For all of my critique of experts, I think it’s clear that much of the time they do have that sense of self-awareness, that ability to recognize what information matters and what doesn’t. It may not always be articulated, but as you show, if you ask people who are excellent at thin-slicing to explain how they reached their decisions, it’s clear that they’re instantaneously screening out the irrelevant and letting in what matters. Their experience, their vast store of memories, and (I suspect) something special about the way they’re hardwired allow them, in a sense, to structure their own spontaneity. This doesn’t always work well, and they can still benefit from a more disciplined approach (as in the example of classical-music auditions), but a lot of the time this approach yields great results.
I am more skeptical, though, of the idea that everyone can learn to thin-slice consistently well, and that therefore it’s a good idea for most people to rely on rapid cognition. When I look at the kinds of experts you write about—from firefighters to art critics to George Soros—I’m struck by two things: First, these people have spent an enormous amount of time working in their given fields; and second, I think they’re probably naturally exceptional at pattern recognition. I’m just not sure that most people, even with more experience and even with the right structures in place, are going to make consistently better decisions via rapid cognition. In fact, as you point out, there are some situations in which it isn’t even clear you want individuals making decisions: Cook County Hospital dramatically improved its record of distinguishing patients who were having heart attacks from patients who weren’t by replacing the judgment of individual doctors with a simple algorithm.
My doubts aren’t about the virtues of thin-slicing. I’ve thought for a while now that one of the reasons why the collective decision-making mechanisms I write about in my book—like, for instance, betting markets—work well is that in part they aggregate intuitions and impressions that people can’t necessarily articulate, but that are nonetheless real and valuable. That’s why I think Blink and The Wisdom of Crowds really do fit together. My qualms, really, have to do with the idea that for most people, the combination of rapid cognition and individual decision-making does make it harder to spot potential pitfalls and to correct mistakes in time to make a difference. I’m sure the collective product of our rapid cognitive judgments will usually be excellent. But when it comes to the average individual, I still wonder.

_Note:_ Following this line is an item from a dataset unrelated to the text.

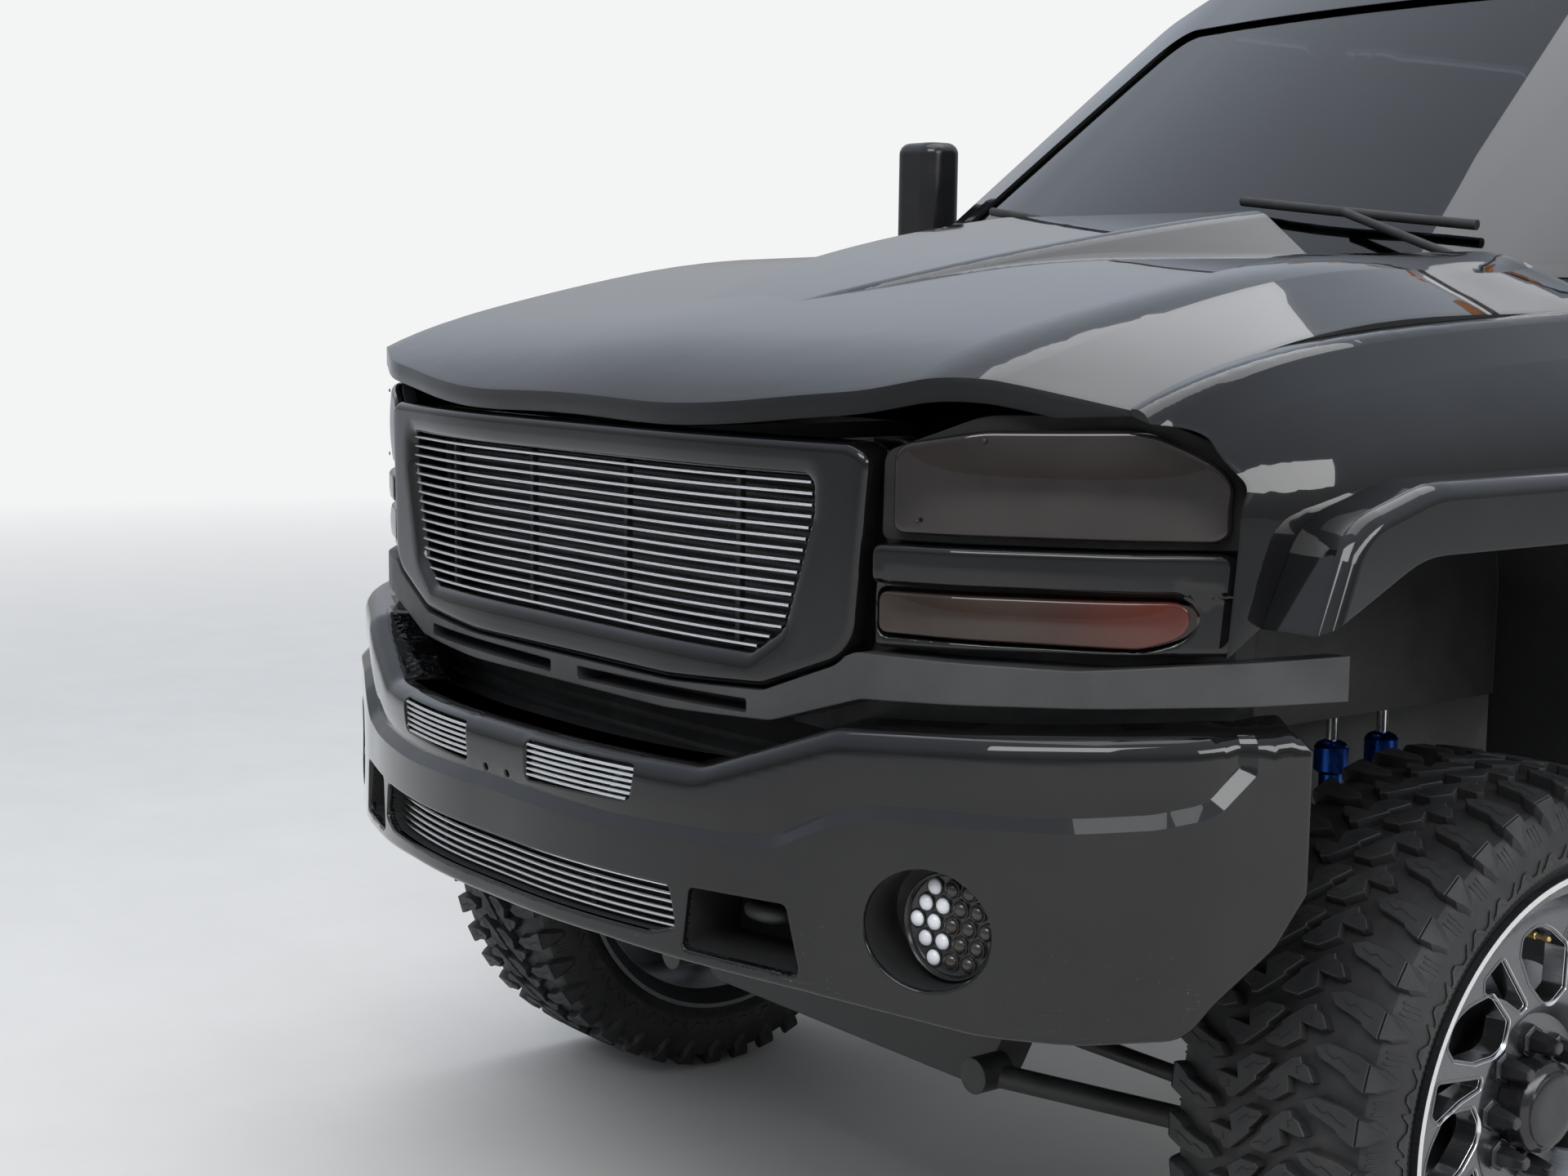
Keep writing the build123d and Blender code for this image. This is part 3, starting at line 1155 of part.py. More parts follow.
def make_bed():
    half = [(BED_INNER_X, BED_FLOOR_HIGH), (BED_INNER_X, BED_RAIL_HEIGHT)] + list(reversed(bed_side_line()))
    half += [(BED_INNER_X - 10, 775), (BED_INNER_X - 10, BED_FLOOR_LOW)]
    bed = front_prism(symmetric(list(reversed(half))), BED_FRONT, BED_REAR)
    head = symmetric([(BED_INNER_X, BED_FLOOR_LOW), (BED_INNER_X, BED_RAIL_HEIGHT - 10)])
    bed += front_prism(head, BED_FRONT, BED_FRONT + 55)
    gate_room = block((-BED_INNER_X - 1, BED_INNER_X + 1), (BED_REAR - 85, BED_REAR + 10),
                      (BED_FLOOR_LOW - 10, BED_RAIL_HEIGHT + 10))
    bed -= gate_room
    house = side_prism([(REAR_AXLE - 560, BED_FLOOR_LOW + 10), (REAR_AXLE - 480, 1240, 120),
                        (REAR_AXLE + 480, 1240, 120), (REAR_AXLE + 560, BED_FLOOR_LOW + 10)], 600, 900)
    bed += both_sides(house)
    well = [(REAR_AXLE - 500, 700), (REAR_AXLE - 500, 1040, 100), (REAR_AXLE - 380, 1190, 160),
            (REAR_AXLE + 380, 1190, 160), (REAR_AXLE + 500, 1040, 100), (REAR_AXLE + 500, 700)]
    bed -= both_sides(side_prism(well, 640, 1100))
    for station in (BED_FRONT + 60, 4300, 5380, 5740):
        bed += block((-RAIL_OUTER, RAIL_OUTER), (station, station + 60), (RAIL_HIGH, BED_FLOOR_LOW))
    pin = TAILGATE_PIN_HEIGHT
    for side in (-1, 1):
        bed += rod((side * (BED_INNER_X + 10), BED_REAR - TAILGATE_PIN_SETBACK, pin),
                   (side * (BED_INNER_X - 40), BED_REAR - TAILGATE_PIN_SETBACK, pin), 9)
    for side in (-1, 1):
        lamp = [(side * (BED_INNER_X + 14), 1180, 20), (side * (BED_INNER_X + 14), 1500, 20),
                (side * 1100, 1500, 0), (side * 1100, 1180, 0)]
        bed -= front_prism(lamp, BED_REAR - 60, BED_REAR + 20)
    return bed


def make_tail_lamps():
    lamps = None
    for side in (-1, 1):
        outline = [(side * (BED_INNER_X + 15), 1181, 19), (side * (BED_INNER_X + 15), 1499, 19),
                   (side * 958, 1499, 10), (side * 974, 1340, 300), (side * 984, 1181, 10)]
        lamp = front_prism(outline, BED_REAR - 60 + SEAT_GAP, BED_REAR + 12)
        lamps = lamp if lamps is None else lamps + lamp
    return lamps


def make_tailgate():
    gap = 7
    width = BED_INNER_X - gap
    start = BED_REAR - TAILGATE_THICKNESS
    gate = block((-width, width), (start, BED_REAR), (TAILGATE_PIN_HEIGHT - 24, BED_RAIL_HEIGHT - 2))
    gate -= block((-width + 120, width - 120), (BED_REAR - 6, BED_REAR + 1), (1130, 1440), 0)
    station = BED_REAR - TAILGATE_PIN_SETBACK
    for side in (-1, 1):
        gate -= rod((side * (width + 1), station, TAILGATE_PIN_HEIGHT),
                    (side * (width - 36), station, TAILGATE_PIN_HEIGHT), 9.3)
    return gate


def make_rear_bumper():
    low = 640
    high = 905
    shell = plan_prism([(-985, 5925), (-985, 5985, 40), (-930, LENGTH, 40), (930, LENGTH, 40), (985, 5985, 40),
                        (985, 5925)], low, high)
    shell -= plan_prism([(-975, 5900), (-975, 5975, 30), (-925, LENGTH - 12, 30), (925, LENGTH - 12, 30),
                         (975, 5975, 30), (975, 5900)], low - 10, high - 10)
    shell -= front_prism([(-170, 700), (-170, 870), (170, 870), (170, 700)], LENGTH - 40, LENGTH + 10)
    recess = front_prism([(-180, 690), (-180, 880), (180, 880), (180, 690)], LENGTH - 60, LENGTH - 12)
    recess -= front_prism([(-170, 700), (-170, 870), (170, 870), (170, 700)], LENGTH - 50, LENGTH + 10)
    shell += recess
    for side in (-1, 1):
        x = side_span(side, RAIL_INNER, RAIL_OUTER)
        shell += block(x, (RAIL_REAR + SEAT_GAP, LENGTH - 11), (720, 850))
    shell += hitch()
    return shell


RECEIVER_HALF = 25.4
RECEIVER_WALL = 6.4
RECEIVER_HEIGHT = 560
HITCH_PIN_RADIUS = 8
HITCH_PIN_SETBACK = 60


def hitch():
    outer = RECEIVER_HALF + RECEIVER_WALL
    z = RECEIVER_HEIGHT
    tube = block((-outer, outer), (5700, LENGTH - 10), (z - outer, z + outer))
    cross = block((-RAIL_INNER, RAIL_INNER), (5740, 5800), (z - 30, z + 30))
    hitch_body = tube + cross
    for side in (-1, 1):
        x = side_span(side, RAIL_INNER - 10, RAIL_INNER)
        hitch_body += block(x, (5700, LENGTH - HITCH_PIN_SETBACK - 40), (z - 30, RAIL_LOW - SEAT_GAP))
    for side in (-1, 1):
        x = side_span(side, RAIL_INNER - 10, RAIL_OUTER)
        hitch_body += block(x, (5700, LENGTH - HITCH_PIN_SETBACK - 40), (RAIL_LOW - 8, RAIL_LOW - SEAT_GAP))
        hitch_body += block(x, (RAIL_REAR + SEAT_GAP, LENGTH - 20), (RAIL_LOW - 8, 725))
    hitch_body -= block((-RECEIVER_HALF, RECEIVER_HALF), (5790, LENGTH), (z - RECEIVER_HALF, z + RECEIVER_HALF))
    pin = LENGTH - HITCH_PIN_SETBACK
    hitch_body -= rod((-60, pin, z), (60, pin, z), HITCH_PIN_RADIUS)
    return hitch_body


# Interior

def make_dashboard():
    floor = FLOOR_LOW + FLOOR_THICKNESS
    dash = side_prism([(FIREWALL_REAR + 1, 1180), (FIREWALL_REAR + 1, 1420, 30), (1700, 1400, 60),
                       (1790, 1330, 40), (1740, 1180, 40)], -800, 800)
    console = block((-120, 120), (FIREWALL_REAR + 1, 2300), (floor, 1180), 30)
    column = rod((400, 1700, 1290), (400, 1880, 1340), 32)
    wheel_plane = Plane(origin=(400, y_at(1890), 1343), z_dir=(0, 180, 50))
    rim = wheel_plane * Torus(185, 15)
    hub = wheel_plane * Cylinder(48, 36)
    spokes = None
    for angle in (0, 120, 240):
        spoke = wheel_plane * (Rot(0, 0, angle - 90) * (Pos(90, 0, 0) * Box(190, 26, 14)))
        spokes = spoke if spokes is None else spokes + spoke
    return dash + console + column + rim + hub + spokes


def seat(x, station, width):
    """A plain seat: a base on a plinth, a cushion and a back with a head rest."""
    floor = FLOOR_LOW + FLOOR_THICKNESS
    half = width / 2
    side = side_prism([(station + 40, floor), (station + 20, 1180), (station, 1240, 40), (station, 1320, 50),
                       (station + 430, 1290, 60), (station + 560, 1860, 60), (station + 680, 1840, 50),
                       (station + 600, 1200, 60), (station + 520, floor)], x - half, x + half)
    return side


def make_seats():
    seats = seat(400, 1950, 520) + seat(-400, 1950, 520)
    rear = seat(0, 3060, 1360)
    return seats + rear


def make_cowl():
    width = HOOD_HALF_WIDTH - 10
    outline = symmetric([(width, CAB_FRONT - SEAT_GAP), (width, HOOD_REAR + 50), (790, HOOD_REAR + 50),
                         (720, HOOD_REAR + 10), (250, HOOD_REAR_MIDDLE + 10, 800)])
    panel = plan_prism(outline, 1430, COWL_HEIGHT)
    profile = [(1150, 1430), (1150, COWL_FRONT_HEIGHT), (1290, COWL_FRONT_HEIGHT), (1312, COWL_HEIGHT),
               (CAB_FRONT, COWL_HEIGHT), (CAB_FRONT, 1430)]
    panel &= side_prism(profile, -1000, 1000)
    for side in (-1, 1):
        x = side * HOOD_HINGE_X
        panel -= block((x - 20, x + 20), (HOOD_REAR, HOOD_HINGE + 20), (1400, 1600))
        pin = rod((x - 30, HOOD_HINGE, HOOD_HINGE_HEIGHT), (x + 30, HOOD_HINGE, HOOD_HINGE_HEIGHT),
                  HINGE_PIN_RADIUS)
        ears = block((x - 30, x - 19), (HOOD_HINGE - 8, HOOD_HINGE + 25), (1436, 1463))
        ears += block((x + 19, x + 30), (HOOD_HINGE - 8, HOOD_HINGE + 25), (1436, 1463))
        panel += pin + ears
    return panel


def glass_station(x, height):
    """Station of the windshield's outer surface at a place."""
    share = (abs(x) - 250) / 450
    curve = -45 if share < 0 else -45 + 105 * share
    return WINDSHIELD_BASE_STATION + curve + (height - WINDSHIELD_BASE_HEIGHT) / PILLAR_SLOPE


def on_windshield(x, height, ahead):
    """A place ahead of the windshield's outer surface."""
    return (x, glass_station(x, height) - ahead, height)


def make_wipers():
    """Two arms from pivots in the cowl, each with a blade bent along the foot of the windshield."""
    wipers = None
    for x, station, foot in ((600, 1324, COWL_HEIGHT), (-110, 1226, COWL_FRONT_HEIGHT)):
        pivot = rod((x, station, foot + SEAT_GAP), (x, station, 1532), 10)
        reach = x - 300
        corner = 250 if x > 0 else -250
        inner = (reach - 230, corner, reach + 230)
        run = min(corner - inner[0], inner[2] - corner)
        arm = rod((x, station, 1524), on_windshield(reach, 1610, 20), 7)
        line = [on_windshield(place, 1640 - 0.1 * (place - reach + 300), 14.5) for place in inner]
        blade = tube_path(line, 8, 6 * run)
        wiper = pivot + arm + blade
        wipers = wiper if wipers is None else wipers + wiper
    return wipers


def make_mirror():
    """A tall tow mirror on two arms from the front door."""
    head = block((1105, 1235), (1745, 1845), (1560, 1800), 40)
    head = fillet(head.faces().sort_by(Axis.Z)[-1].edges() + head.faces().sort_by(Axis.Z)[0].edges(), 24)
    arm_low = rod((930, 1790, 1500), (1120, 1790, 1600), 14)
    return head + arm_low - Pos(SEAT_GAP, 0, 0) * cab_outer_body(1700, 1900)


def export(name, shape):
    export_step(shape, os.path.join("parts", name + ".step"))


def flip(shape):
    return mirror(shape, about=Plane.YZ)


def build():
    nodes = {}
    nodes["frame"] = make_frame()
    nodes["cab_shell"] = make_cab_shell()
    nodes["cab_glass"] = make_cab_glass()
    doors = (("front", front_door_outline, front_window_outline, FRONT_DOOR, REAR_DOOR - 260),
             ("rear", rear_door_outline, rear_window_outline, REAR_DOOR, DOORS_END - 270))
    for place, outline, window, station, handle in doors:
        door = make_door(outline, window, station) + door_handle(handle)
        glass = make_door_glass(window, station)
        nodes["door_" + place + "_left"] = door
        nodes["door_" + place + "_right"] = flip(door)
        nodes["door_glass_" + place + "_left"] = glass
        nodes["door_glass_" + place + "_right"] = flip(glass)
    mirror_left = make_mirror()
    nodes["mirror_left"] = mirror_left
    nodes["mirror_right"] = flip(mirror_left)
    nodes["hood"] = make_hood()
    nodes["front_fenders"] = make_front_fenders()
    nodes["wheel_arch_flares"] = make_flares()
    nodes["wheel_liners"] = make_wheel_liners()
    nodes["front_bumper"] = make_front_bumper()
    nodes["billet_grilles"] = make_grilles()
    nodes["grille_surround"] = make_grille_surround()
    nodes["headlamps"] = make_headlamps()
    nodes["lamp_bezels"] = make_bezels()
    nodes["amber_lamps"] = make_amber_lamps()
    nodes["front_valance"] = make_valance()
    nodes["fog_lamps"] = make_fog_lamps()
    nodes["radiator_support"] = make_radiator_support()
    nodes["radiator"] = make_radiator()
    nodes["engine"] = make_engine()
    nodes["control_arms"] = make_control_arms()
    nodes["shock_absorbers"] = make_shocks()
    nodes["steering_knuckle_left"] = make_knuckle(1)
    nodes["steering_knuckle_right"] = make_knuckle(-1)
    nodes["tie_rod"] = make_tie_rod()
    for name, piece in (("tyre", make_tyre()), ("wheel", make_wheel())):
        nodes[name + "_front_left"] = piece
        nodes[name + "_front_right"] = flip(piece)
        nodes[name + "_rear_left"] = at_rear_axle(piece)
        nodes[name + "_rear_right"] = at_rear_axle(flip(piece))
    nodes["rear_axle"] = make_rear_axle()
    nodes["leaf_springs"] = make_leaf_springs()
    nodes["driveline"] = make_driveline()
    nodes["front_axle"] = make_front_axle()
    nodes["exhaust"] = make_exhaust()
    nodes["fuel_tank"] = make_fuel_tank()
    nodes["cargo_bed"] = make_bed()
    nodes["tailgate"] = make_tailgate()
    nodes["tail_lamps"] = make_tail_lamps()
    nodes["rear_bumper"] = make_rear_bumper()
    nodes["dashboard"] = make_dashboard()
    nodes["seats"] = make_seats()
    nodes["cowl_panel"] = make_cowl()
    nodes["wipers"] = make_wipers()
    return nodes


if __name__ == "__main__":
    os.makedirs("parts", exist_ok=True)
    for node, shape in build().items():
        export(node, shape)
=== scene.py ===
import bpy
import bmesh
import json
import numpy as np
from math import ceil, cos, exp, pi, radians, sin, sqrt, tan
from mathutils import Matrix, Vector
from mathutils.geometry import delaunay_2d_cdt


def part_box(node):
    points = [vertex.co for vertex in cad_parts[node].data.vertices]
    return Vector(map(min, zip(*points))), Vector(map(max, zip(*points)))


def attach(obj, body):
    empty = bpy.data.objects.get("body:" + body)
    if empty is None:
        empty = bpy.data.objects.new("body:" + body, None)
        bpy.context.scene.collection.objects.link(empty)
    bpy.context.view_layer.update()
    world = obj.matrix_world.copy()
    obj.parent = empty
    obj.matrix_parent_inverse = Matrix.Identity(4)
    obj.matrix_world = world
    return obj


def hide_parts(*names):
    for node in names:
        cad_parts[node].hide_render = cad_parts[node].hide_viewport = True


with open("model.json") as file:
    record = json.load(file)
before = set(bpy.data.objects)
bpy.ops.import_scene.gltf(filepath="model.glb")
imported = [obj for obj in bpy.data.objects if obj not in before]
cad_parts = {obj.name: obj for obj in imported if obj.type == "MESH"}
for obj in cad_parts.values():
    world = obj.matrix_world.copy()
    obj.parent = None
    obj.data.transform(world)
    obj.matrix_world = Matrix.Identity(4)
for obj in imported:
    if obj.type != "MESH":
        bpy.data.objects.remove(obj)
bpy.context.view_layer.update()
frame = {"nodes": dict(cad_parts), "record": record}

# Stations are metres behind the front bumper's face, as in the CAD.
HALF_LENGTH = 3.0135
MM = 0.001


def at(x, station, z):
    return Vector((x, station - HALF_LENGTH, z))


def at_mm(x, station, z):
    return at(x * MM, station * MM, z * MM)


def add_object(name, data):
    """A new object in the scene."""
    made = bpy.data.objects.new(name, data)
    bpy.context.scene.collection.objects.link(made)
    return made


# Camera, fitted to the photograph
CAMERA_PLACE = at(2.68926576, -1.575496, 1.47167361)
CAMERA_YAW = radians(52.2733)
CAMERA_PITCH = radians(7.27108)
CAMERA_ROLL = radians(0.68628)
CAMERA_LENS = 52.988
SENSOR_WIDTH = 36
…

I guess I’ll end with this question: At the beginning of your book you tell the story of experts recognizing at a glance that a Greek statue is a fake. At the end of the book you tell the story of four ordinary cops not recognizing in a glance that Amadou Diallo was an innocent man instead of a dangerous criminal. Is one of these stories a truer example of rapid cognition in action? And if (as I hope) it’s the former, is there a way for ordinary decision-makers to make themselves more like those art experts and less like those cops?
In any case, I’ve had a great time. I hope we talk more about all this going forward. Thanks for doing this with me.